Ein großes Problem ist meines Erachtens der Begriff Theorie. In der
Wissenschaft ist klar definiert, was eine Theorie ist und welchen
Ansprüchen sie zu genügen hat. Allgemeinsprachlich könnte man jedoch
auch eine aus der Luft gegriffene Vermutung hinter diesem Begriff
vermuten, womit der Theorie natürlich unrecht getan würde.

> Dazu ein Zitat von Daniel Schily:
> “Ich glaube nicht, daß man die große Masse der Anthroposophen zu
> überzeugten Demokraten machen kann.”

> und ich ergänze: die der "Wissenschaftler" ebenfalls nicht.

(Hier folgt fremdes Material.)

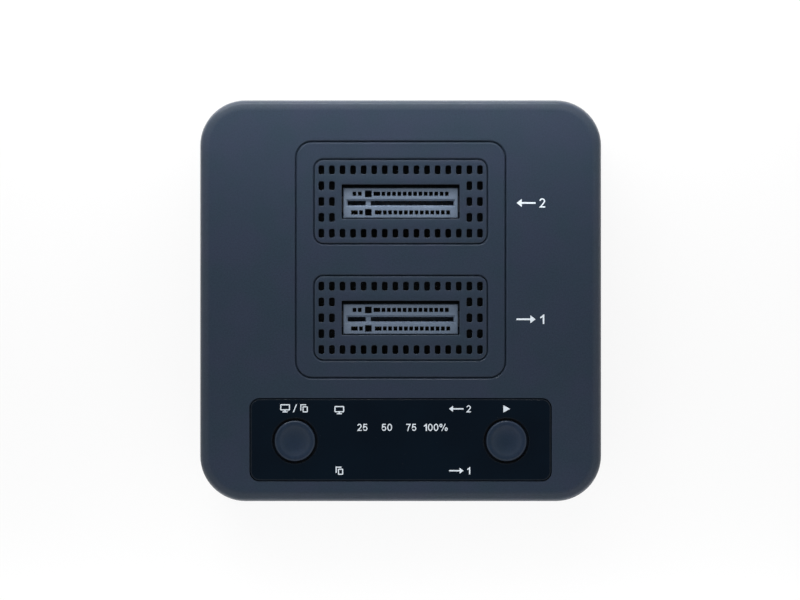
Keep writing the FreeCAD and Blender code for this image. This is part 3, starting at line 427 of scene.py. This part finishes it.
def slab(mesh, centre, side, low, high):
    """Adds a square block between two heights."""
    place = Matrix.Translation((centre[0], centre[1], (low + high) / 2))
    size = Matrix.Diagonal((side, side, high - low, 1.0))
    bmesh.ops.create_cube(mesh, size=1.0, matrix=place @ size)


def finished(mesh, name, sharp):
    """The mesh as data, smooth except at edges sharper than an angle in degrees."""
    bmesh.ops.recalc_face_normals(mesh, faces=mesh.faces)
    data = bpy.data.meshes.new(name)
    mesh.to_mesh(data)
    mesh.free()
    data.set_sharp_from_angle(angle=math.radians(sharp))
    return data


def quarter(radius, z, rim):
    """Points of a rounded outer rim, from the wall up to the top."""
    angles = [n / RIM_STEPS * math.pi / 2 for n in range(RIM_STEPS + 1)]
    return [(radius - rim * (1 - math.cos(a)), z - rim * (1 - math.sin(a))) for a in angles]


def rounded_loop(centre, width, depth, radius, steps):
    """Corner points of a rounded rectangle, anticlockwise."""
    points = []
    for turn, (side_x, side_y) in enumerate(((1, 1), (-1, 1), (-1, -1), (1, -1))):
        x = centre[0] + side_x * (width / 2 - radius)
        y = centre[1] + side_y * (depth / 2 - radius)
        for step in range(steps + 1):
            angle = (turn + step / steps) * math.pi / 2
            points.append((x + radius * math.cos(angle), y + radius * math.sin(angle)))
    return points


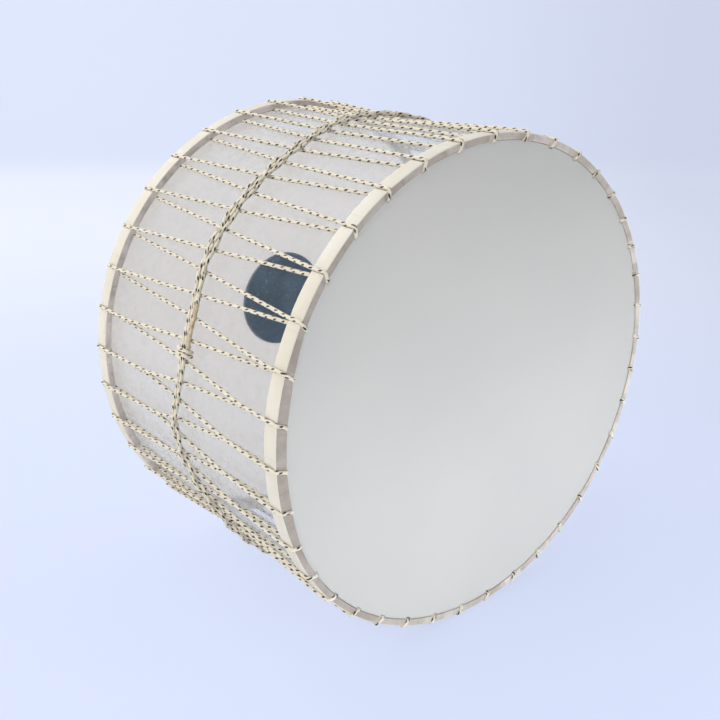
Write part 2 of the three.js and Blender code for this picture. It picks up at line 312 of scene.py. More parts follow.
def belt_place(degrees):
    """The belt's place along the axis."""
    angle = (degrees - LOWEST) % 360 + LOWEST
    for (a0, s0), (a1, s1) in zip(BELT_ROUTE_SHARES, BELT_ROUTE_SHARES[1:]):
        if angle < a1:
            return MIDDLE + DRUM_DEPTH * blend(s0, s1, smooth(angle, a0, a1))
    return MIDDLE + DRUM_DEPTH * BELT_ROUTE_SHARES[-1][1]


def pair_share(degrees, rear):
    """Share of the way to the belt that the two strands of a loop run side by side."""
    nearness = (1 + math.cos(math.radians(degrees - PAIRED_ANGLE))) / 2
    return (REAR_PAIRED_SHARE if rear else FRONT_PAIRED_SHARE) * smooth(nearness, PAIRED_FROM_SHARE, 1)


def lap_width(degrees):
    """How far the front hoop's lap stands inward of the hoop's inner face."""
    off = (degrees - LAP_MIDDLE + 180) % 360 - 180
    return LAP_WIDTH * np.exp(-(off / LAP_HALF_ANGLE) ** 4)


LOOPS_IN_VIEW = range(19, 32)
print("rear loops on the side in view:", [round(loop_angle(u)) for u in LOOPS_IN_VIEW])

# %% [markdown]
# ## Sweeping a cord
# A curve object with a bevel would be the quick way to make a cord, but its section is always round
# and its pattern can't be laid along it. Here each cord is swept as a mesh instead: rings of points
# along the route, flattened where the cord is squeezed between film and shell. Each ring knows how
# far along the cord it lies, and that length goes into a UV map, in metres. The braid and its dark
# tracer threads are later drawn from that length.

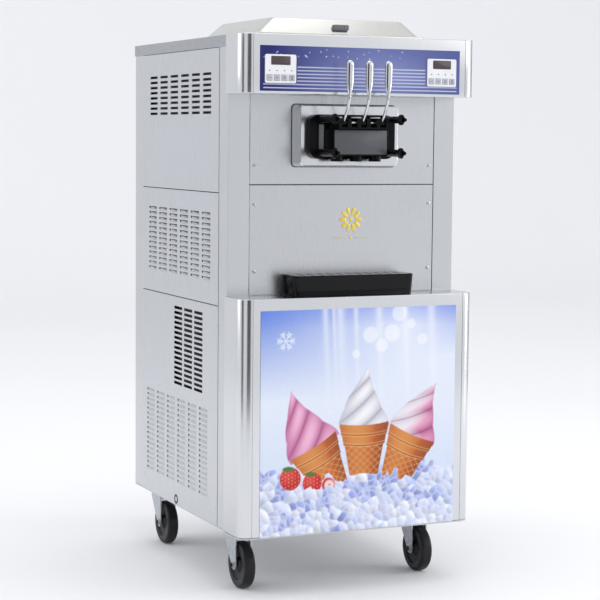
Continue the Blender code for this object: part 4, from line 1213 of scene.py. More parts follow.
@dataclass
class SoftCone:
    """A drawn cone of soft ice: foot is its lowest point and lean its tilt to the right, in degrees."""

    foot: tuple[float, float]
    lean: float
    light: tuple[float, float, float]
    dark: tuple[float, float, float]
    mix: float = 0.0
    cup: float = 105.0
    foot_half: float = 33.0
    rim_half: float = 53.0
    rim_band: float = 42.0
    cream: float = 122.0
    cream_half: float = 56.0
    turns: float = 2.7
    curl: float = 9.0

    def draw(self, picture: Picture) -> None:
        """Draws the cup, its band and the swirl, in coordinates turned by the lean.

        Args:
            picture: the sheet that is drawn on.
        """
        lean = math.radians(self.lean)
        away_x, away_y = picture.x - self.foot[0], self.foot[1] - picture.y
        u = away_x * math.cos(lean) - away_y * math.sin(lean)
        v = away_x * math.sin(lean) + away_y * math.cos(lean)
        self.draw_swirl(picture, u, v - self.cup)
        self.draw_cup(picture, u, v)

    def draw_swirl(self, picture: Picture, u: Array, v: Array) -> None:
        """Folds that wind up to a tip: half width falls as (1 - t^1.35)^1.2 and swells in every fold.

        Args:
            picture: the sheet that is drawn on.
            u: how far each point is across the cone.
            v: how far each point is above the cup.
        """
        t = np.clip(v / self.cream, 0, 1)
        shift = self.curl * t**3 - 5.0 * np.sin(math.pi * t)
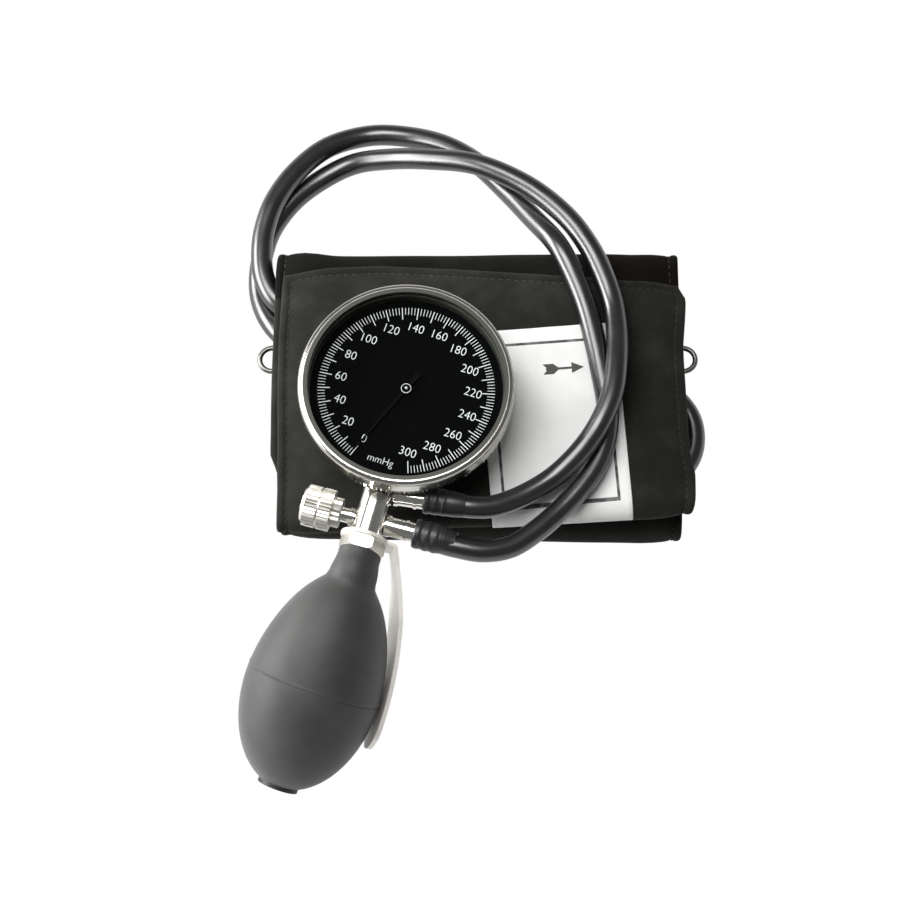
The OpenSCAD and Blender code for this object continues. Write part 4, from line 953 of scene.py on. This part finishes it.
# Each tape's piece, node and finish, 1 where its pile faces up, and the pitch and height of its tufts
TAPES = (
    ("hook_tape_piece", "hook_patch", "hook_tape", -1, 1.7, 0.3),
    ("loop_tape_piece", "loop_patch", "loop_tape", 1, 2.3, 0.25),
)
TAPE_EDGES = (0, 0.3)
BLADDER_WIDTH = 120.0
BLADDER_START = 4.0
BLADDER_END = float(RUN_STARTS[4]) + BACK_FOLD_Y - 20.6
# Half the bladder's thickness at distances in from its welded edge
WELD_IN = (0, 0.3, 1.0, 2.5, 4.5, 8)
WELD_HALF = (0, 0.45, 0.5, 0.6, 1.1, 1.35)
LOOP_BAR_Y, LOOP_RADIUS, LOOP_THICK = 9.7, 1.25, 0.5


def build_tapes():
    """Hook tape under the flap and loop tape on the layer below: thin backings with a raised pile."""
    for name, node, material, up, pitch, pile in TAPES:
        low, high = (np.array(v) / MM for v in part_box(node))
        x, y = np.meshgrid(edged_steps(low[0], high[0], TAPE_EDGES, 96),
                           edged_steps(low[1], high[1], TAPE_EDGES, 44), indexing="ij")
        tufts = pile * (0.5 + 0.5 * np.sin(2 * math.pi * x / pitch) * np.sin(2 * math.pi * y / pitch))
        tufts = tufts + 0.12 * wave_field(x, y, (9, 6, 5), SEED + 5)
        edge = np.minimum(np.minimum(x - low[0], high[0] - x), np.minimum(y - low[1], high[1] - y))
        bevel = ease(edge / 1.5)
        thick = (high[2] - low[2]) - pile - 0.1 + tufts * bevel - 0.25 * (1 - bevel)
        base = low[2] if up > 0 else high[2]
        near = np.stack([x, y, np.full_like(x, base)], -1)
        far = np.stack([x, y, base + up * thick * (edge > 0)], -1)
        tape = slab_piece(name, near, far, finish_of(material), slot=material)
        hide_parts(node)


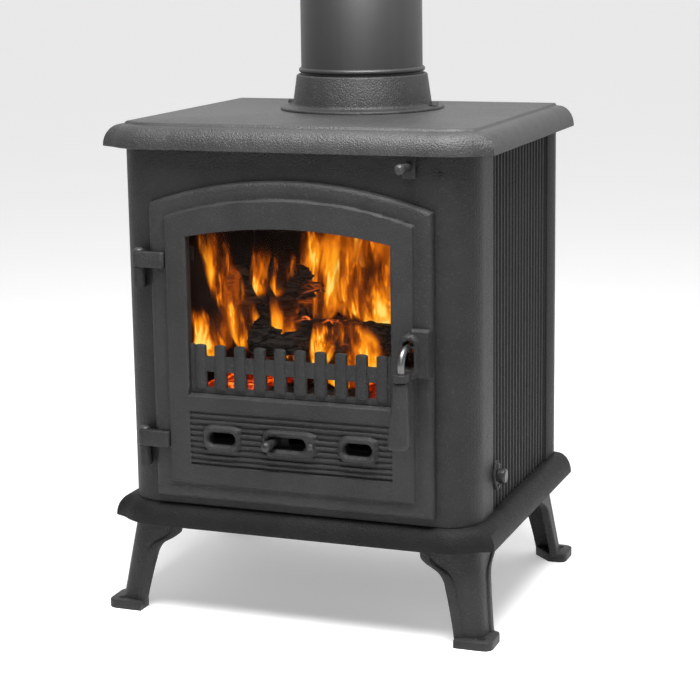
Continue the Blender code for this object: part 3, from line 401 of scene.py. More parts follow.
def box_field(x, z, center, half, radius):
    """Signed distance to a rounded rectangle, negative inside."""
    qx = np.abs(x - center[0]) - (half[0] - radius)
    qz = np.abs(z - center[1]) - (half[1] - radius)
    outside = np.hypot(np.maximum(qx, 0), np.maximum(qz, 0))
    return outside + np.minimum(np.maximum(qx, qz), 0) - radius


def arch_depth(x, z, half, bottom, spring, crown):
    """How far a point lies inside a rectangle with an arched top: the least of its three distances."""
    rise = crown - spring
    radius = (half ** 2 + rise ** 2) / (2 * rise)
    to_arch = radius - np.hypot(x, z - crown + radius)
    return np.minimum(np.minimum(half - np.abs(x), z - bottom), to_arch)


# ------------------------------------------------------------------ mesh makers
def grid_quads(rows, columns, wrap_rows=False, wrap_columns=False):
    """Quads between neighbouring rows and columns of a grid of points numbered row by row."""
    index = np.arange(rows * columns).reshape(rows, columns)
    if wrap_rows:
        index = np.vstack([index, index[:1]])
    if wrap_columns:
        index = np.hstack([index, index[:, :1]])
    return np.stack([index[:-1, :-1], index[:-1, 1:], index[1:, 1:], index[1:, :-1]], -1).reshape(-1, 4)


def skin(rings, wrap=False):
    """Matching closed rings of points, skinned in order, with flat ends or joined last to first."""
    rings = np.asarray(rings, float)
    rows, columns = rings.shape[:2]
    faces = grid_quads(rows, columns, wrap, True).tolist()
    if not wrap:
        faces.append(list(range(columns))[::-1])
        faces.append(list(range((rows - 1) * columns, rows * columns)))
    return rings.reshape(-1, 3), faces


def turn(profile, center, axis="Z", steps=96, closed=True):
    """A (radius, height) profile swept about an axis: x = c + r cos a, y = c + r sin a, z = height."""
    profile = np.asarray(profile, float)
    a = np.linspace(0, TAU, steps, endpoint=False)
    r, h = profile[:, :1], np.repeat(profile[:, 1:], steps, 1)
    ring = np.stack([r * np.cos(a), r * np.sin(a), h], -1)
    if axis == "-Y":
        ring = ring[..., [0, 2, 1]] * np.array([1, -1, 1])
    if axis == "X":
        ring = ring[..., [2, 0, 1]]
    return skin(ring + np.asarray(center, float), wrap=closed)


def tube(path, radius, sides=20):
    """A circle carried along a path in a vertical plane, turned square to the path at each point."""
    path = np.asarray(path, float)
    run = np.gradient(path, axis=0)
    run /= np.linalg.norm(run, axis=1, keepdims=True)
    across = np.array([1.0, 0, 0])
    lift = np.cross(run, across)
    a = np.linspace(0, TAU, sides, endpoint=False)
    radius = np.broadcast_to(np.asarray(radius, float), len(path))[:, None, None]
    ring = np.cos(a)[None, :, None] * across + np.sin(a)[None, :, None] * lift[:, None, :]
    return skin(path[:, None, :] + radius * ring)


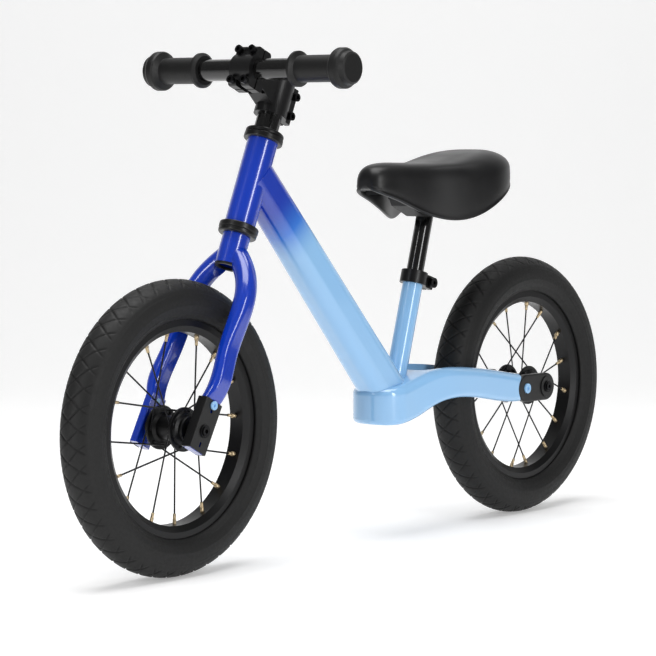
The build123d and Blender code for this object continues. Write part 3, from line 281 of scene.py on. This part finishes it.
def polyurethane_leather(saddle):
    """Polyurethane leather over moulded foam: satin black with a fine pebble, and slow patches where
    the skin is tighter and shines more."""
    made, tree = new_material("polyurethane_leather")
    place = node(tree, "ShaderNodeTexCoord")
    # pebbles 0.9 mm across
    pebble = node(
        tree, "ShaderNodeTexVoronoi", {"Vector": place.outputs["Object"], "Scale": 1 / (0.9 * MM)},
        feature="SMOOTH_F1",
    )
    tight = node(tree, "ShaderNodeTexNoise", {"Vector": place.outputs["Object"], "Scale": 1 / (30 * MM)})
    bump = node(tree, "ShaderNodeBump", {"Height": pebble.outputs["Distance"], "Distance": 0.02 * MM})
    ramp = node(tree, "ShaderNodeValToRGB", {"Fac": tight.outputs["Fac"]})
    for element, share in zip(ramp.color_ramp.elements, (0.85, 1.15)):
        element.color = tuple(c * share for c in saddle.skin[:3]) + (1,)
    surface(tree, {
        "Base Color": ramp.outputs["Color"], "Normal": bump.outputs["Normal"],
        "Roughness": between(tree, tight.outputs["Fac"], 0.33, 0.41), "Specular IOR Level": 0.4,
    })
    return made


# ---------------------------------------------------------------------------
# Mesh and Geometry Nodes helpers
# ---------------------------------------------------------------------------
def new_piece(name, points, faces=(), edges=()):
    """A mesh object at the origin with its place in its mesh."""
    mesh = bpy.data.meshes.new(name)
    mesh.from_pydata([tuple(p) for p in points], edges, faces)
    mesh.update()
    made = bpy.data.objects.new(name, mesh)
    bpy.context.scene.collection.objects.link(made)
    return made


def dress(names, finish):
    """Gives CAD nodes a material."""
    for name in names:
        slots = NODES[name].data.materials
        slots.clear()
        slots.append(finish)


def smooth(piece):
    """Shades every face smooth."""
    piece.data.polygons.foreach_set("use_smooth", [True] * len(piece.data.polygons))
    piece.data.update()


def new_tree(name, inputs):
    """A Geometry Nodes tree with named inputs, and its input and output nodes."""
    tree = bpy.data.node_groups.new(name, "GeometryNodeTree")
    tree.interface.new_socket("Geometry", in_out="INPUT", socket_type="NodeSocketGeometry")
    for label, kind in inputs:
        tree.interface.new_socket(label, in_out="INPUT", socket_type=kind)
    tree.interface.new_socket("Geometry", in_out="OUTPUT", socket_type="NodeSocketGeometry")
    return tree, node(tree, "NodeGroupInput").outputs


def end_tree(tree, geometry, material):
    """Ends a tree in realised, smooth geometry with its material."""
    real = node(tree, "GeometryNodeRealizeInstances", {"Geometry": geometry})
    shade = node(tree, "GeometryNodeSetShadeSmooth", {"Geometry": real.outputs["Geometry"]})
    coat = node(
        tree, "GeometryNodeSetMaterial", {"Geometry": shade.outputs["Geometry"], "Material": material},
    )
    node(tree, "NodeGroupOutput", {"Geometry": coat.outputs["Geometry"]})


def grow(piece, tree, values):
    """Runs a tree on a piece and keeps the result as its plain mesh."""
    modifier = piece.modifiers.new(tree.name, "NODES")
    modifier.node_group = tree
    for item in tree.interface.items_tree:
        if item.in_out == "INPUT" and item.name in values:
            modifier[item.identifier] = values[item.name]
    graph = bpy.context.evaluated_depsgraph_get()
    made = bpy.data.meshes.new_from_object(
        piece.evaluated_get(graph), preserve_all_data_layers=True, depsgraph=graph,
    )
    piece.modifiers.clear()
    piece.data = made


def maths(tree, operation, *values):
    """One Math node's result."""
    return node(tree, "ShaderNodeMath", dict(enumerate(values)), operation=operation).outputs[0]


# ---------------------------------------------------------------------------
# Tyres
# ---------------------------------------------------------------------------
TYRE_STEPS = 1180
TREAD_STEPS = 46
SIDE_STEPS = 13
TREAD_EDGE_TURN = math.radians(56)
BEAD_TURN = math.radians(142)
CASING_THICKNESS = 4.0 * MM
RIDGES = ((math.radians(66), 0.45), (math.radians(98), 0.3), (math.radians(120), 0.35))
RIDGE_SPREAD = math.radians(3.0)


def casing_section():
    """The casing's closed outline as (across, radius, distance from the crown along the skin)."""
    tread = np.linspace(-TREAD_EDGE_TURN, TREAD_EDGE_TURN, TREAD_STEPS)
    side = np.linspace(TREAD_EDGE_TURN, BEAD_TURN, SIDE_STEPS + 1)[1:]
    ridge_turns = [turn + step for turn, _ in RIDGES for step in (-RIDGE_SPREAD, 0, RIDGE_SPREAD)]
    side = np.unique(np.round(np.concatenate([side, ridge_turns]), 5))
    turns = np.concatenate([-side[::-1], tread, side])
    lift = sum(
        height * MM * np.clip(1 - np.abs(np.abs(turns) - turn) / RIDGE_SPREAD, 0, 1)
        for turn, height in RIDGES
    )
    reach = TYRE_HALF_WIDTH + lift - 0.5 * MM * (np.abs(turns) > TREAD_EDGE_TURN)
    outside = [(r * math.sin(t), CASING_CENTRE + r * math.cos(t), abs(t) * TYRE_HALF_WIDTH)
               for t, r in zip(turns, reach)]
    inner_turns = np.linspace(BEAD_TURN * 0.97, -BEAD_TURN * 0.97, 14)
    hollow = TYRE_HALF_WIDTH - CASING_THICKNESS
    inside = [(hollow * math.sin(t), CASING_CENTRE + hollow * math.cos(t), TYRE_HALF_WIDTH * BEAD_TURN)
              for t in inner_turns]
    return outside + inside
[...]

Wissenschaft ist Demokratie pur. Nicht nur baut eine Forschung auf
anderen auf, sondern auch die Kontrolle untereinander findet unter
Gleichberechtigten statt, was durch das Teilen von wissenschaftlichen
Ergebnissen ermöglicht wird. Jeder Wissenschaftler, kann einem
anderen Fehler nachweisen. Und korrekte wissenschaftliche Arbeit
ermöglicht auch genau jenen Nachweis durch minutiöse Laborbücher und
das Teilen der Experimentdaten. Die Akzeptanz einer Theorie ist
ebenso durch die Gemeinschaft getragen. Es gibt zwar auch
Negativ-Beispiele, in denen bestimmte ungewünschte Ergebnisse mit
Widerstand zu kämpfen hatten, aber auch dieser Widerstand kann sich
nur kurz einer korrekten wissenschaftlichen Arbeit in den Weg
stellen, da die Faktenlage eindeutig ist und Kritiker ohne
widerlegende Fakten ihre Glaubwürdigkeit und ihren Ruf riskieren. Ich
muss meine Aussagen an dieser Stelle jedoch auf Naturwissenschaften
beschränken. Wie es in anderen Gebieten aussieht, kann ich leider
nicht beurteilen.

So zumindest stellt sich der Sachverhalt für mich persönlich dar.
Sicherlich habe aber auch ich keine völlige Ahnung dessen wie korrekt
nun jeder einzelne Wissenschaftler arbeitet.